The Thermodynamics of Chromatography - Thermodynamics Basics > Page 9

There are some reports in the literature that feign to show nonlinear van't Hoff curves. Nonlinear van't Hoff curves are, in fact, a contradiction in terms. To give an example, a curve relating log(V'r) against 1/T for solutes eluted from a reverse bonded phase by a mixed solvent will sometimes be nonlinear. Graphs relating log(V'r) against 1/T, however, can only be termed van't Hoff curves if they apply to an established and constant equilibrium system, where the interactive character of the system does not change with temperature. In a reversed phase system, the solvents themselves are also differentially distributed between the two phases in addition to the solute. As a consequence, (depending on the actual concentration of solvent) if the temperature changes, so will the relative amount of solvent adsorbed on the stationary phase surface alter, and so the interactive character of the stationary phase will also change.

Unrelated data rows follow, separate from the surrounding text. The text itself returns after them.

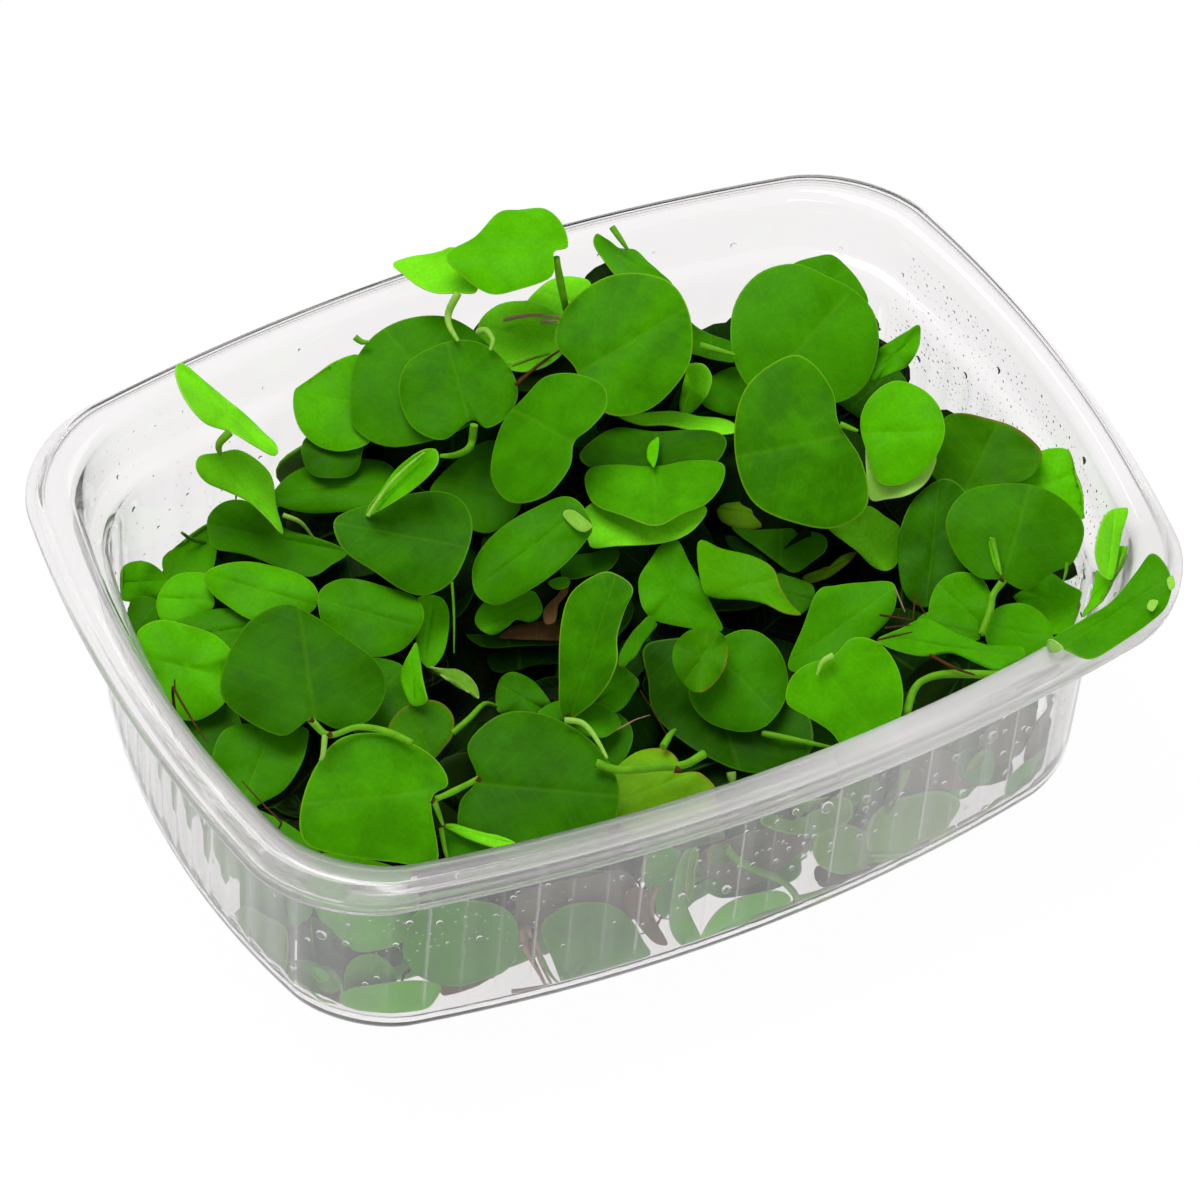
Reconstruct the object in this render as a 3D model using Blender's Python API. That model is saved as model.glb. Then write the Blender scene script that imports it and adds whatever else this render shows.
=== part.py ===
"""Red root floaters packed in a clear plastic tub.

The tub stands on the plane z = 0 with its centre over the origin. Its long side runs along X and
its front wall faces -Y. All sizes below are in millimetres and all angles in degrees.

Each leaf and stem is placed by where it shows in a 1200 by 1200 picture of the tub, taken from
above its front left corner, and by its height. They are laid down from the lowest to the highest,
and one that would cut into those already laid is raised towards the viewer until it is clear.
"""
import bpy
import numpy as np

MM = 0.001

# viewer: where the picture was taken from, and its axes
EYE = np.array([-244.54, -402.10, 530.88])
RIGHT = np.array([0.88373, -0.46448, 0.05729])
UP = np.array([0.30948, 0.67182, 0.67296])
BACK = np.array([-0.35107, -0.57698, 0.73746])
FOCAL_PX = 6877.0
MIDDLE_PX = 600.0

# tub outline at the rim: a rectangle with bowed sides and round corners
HALF_LENGTH = 54.0
HALF_WIDTH = 40.1
RIM_CORNER = 8.55
LONG_SIDE_BOW = 6.9
SHORT_SIDE_BOW = 5.7
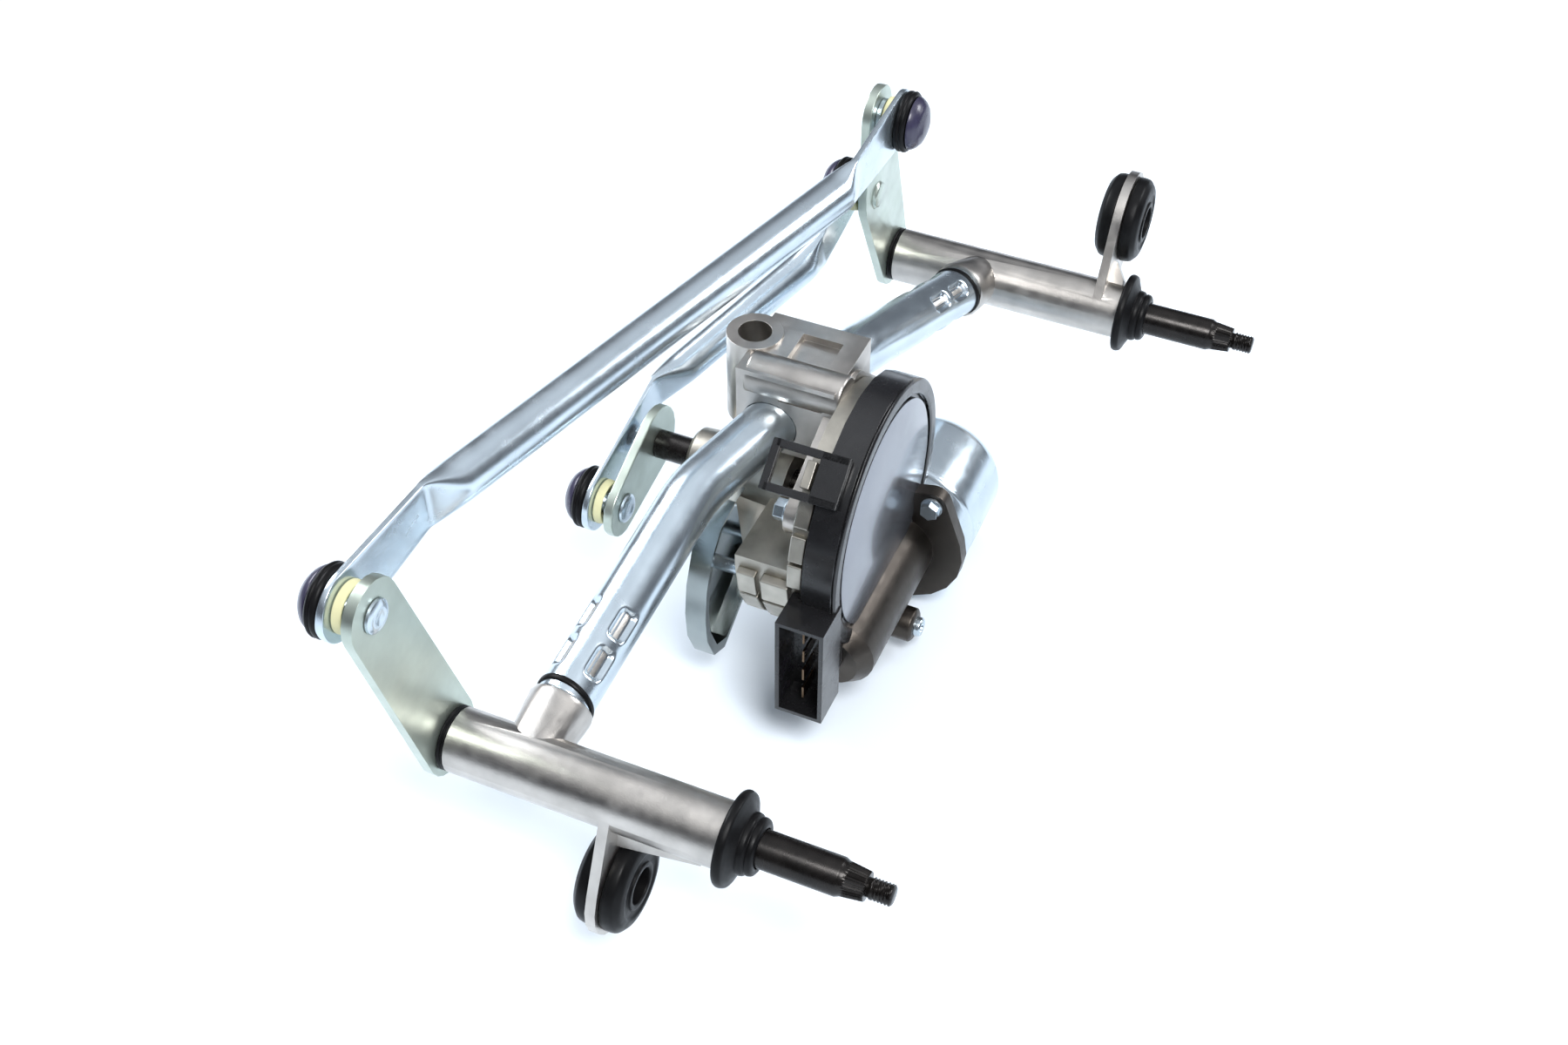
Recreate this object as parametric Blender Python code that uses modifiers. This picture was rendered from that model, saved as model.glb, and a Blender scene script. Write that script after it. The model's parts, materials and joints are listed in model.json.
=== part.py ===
"""Windshield wiper motor with its linkage, in metres, +Z up.

The origin is the flat end of the left wiper spindle. -Y runs along both spindles, out of the car,
+X runs from the left pivot to the right one, and +Z is up as the unit lies on a bench.
Stations are written in millimetres as (a, b, u): a along +X, b along +Z and u along -Y,
with u counted from the rear face of the left pivot housing.
"""
import math

import bmesh
import bpy
import numpy as np
from mathutils import Matrix, Vector

MM = 0.001
GAP = 0.3

# Pivots
PIVOT_SPACING = 335.0
RIGHT_STEP = 39.0
HOUSING_LENGTH = 106.0
HOUSING_RADIUS = 12.25
SPINDLE_RADIUS = 7.0
SPINDLE_REACH = 60.0
BUSH_WALL = 2.0
BUSH_LENGTH = 18.0
THREAD_RADIUS = 4.0
TIP_U = HOUSING_LENGTH + SPINDLE_REACH

# Mounting ears and rubber grommets
EAR_THICKNESS = 4.0
EAR_RIM_RADIUS = 21.0
GROMMET_FLANGE_RADIUS = 19.0
GROMMET_NECK_RADIUS = 13.0
GROMMET_HOLE_RADIUS = 7.0
GROMMET_LENGTH = 20.0
LEFT_EAR = (-7.0, -38.0, HOUSING_LENGTH - 42.0)
RIGHT_EAR = (27.0, 31.0, HOUSING_LENGTH - 10.0)

# Frame tube
TUBE_RADIUS = 11.0
TUBE_WALL = 1.5
TUBE_BEND_RADIUS = 60.0
TUBE_LEFT_KNEE = (120.0, 32.0, 36.0)
TUBE_RIGHT_KNEE = (215.0, 35.0, 60.0)
LEFT_SPIGOT_U = 27.0
RIGHT_SPIGOT_U = 40.0
SPIGOT_SHOULDER = 26.0
SPIGOT_LENGTH = 44.0
CRIMP_ROWS = (16.0, 33.0)

# Motor and gearbox
SHAFT_A = 166.0
SHAFT_B = 5.0
COVER_RADIUS = 55.0
COVER_WALL = 2.0
COVER_BACK_U = 84.3
COVER_FACE_U = 97.4
CASE_RADIUS = 50.0
CASE_FRONT_U = 84.0
CASE_UPPER_BACK_U = 76.5
CASE_LOWER_BACK_U = 54.0
CASE_LOWER_TOP_B = 8.0
SHAFT_RADIUS = 6.0
BOSS_RADIUS = 13.5
BOSS_END_U = 14.0
WHEEL_RADIUS = 44.0
WHEEL_TEETH = 60
WHEEL_WIDTH = 6.0
WORM_U = CASE_FRONT_U + 7.0
WORM_RADIUS = 6.6
WORM_PITCH = 4.6
WORM_B = SHAFT_B - WHEEL_RADIUS - WORM_RADIUS - 0.4
TUNNEL_RADIUS = 17.0
TUNNEL_START_A = 126.0
FLANGE_A = 200.0
FLANGE_THICKNESS = 6.0
FLANGE_RADIUS = 31.0
FLANGE_LUGS = ((27.5, 15.0), (-27.5, -15.0))
LUG_RADIUS = 6.5
CAN_SCREW_RADIUS = 2.5
CAN_RADIUS = 29.0
CAN_LENGTH = 52.0
CAN_WALL = 1.6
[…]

It follows, that the curves relating log(V'r) against 1/T will not be linear and, more importantly, as the distribution system itself is varying, the curves will not constitute van't Hoff curves. This effect is well known, an early example is afforded by work carried out by Scott and Lawrence (1).

  

 

Scott and Lawrence examined the effect of water vapor as a moderator on the surface of alumina in the gas/solid separations of some n-alkanes. Examples of the results obtained by those authors are shown in figure 3. The alumina column was moderated by a constant concentration of water vapor (constant partial pressure of water) contained in the carrier gas.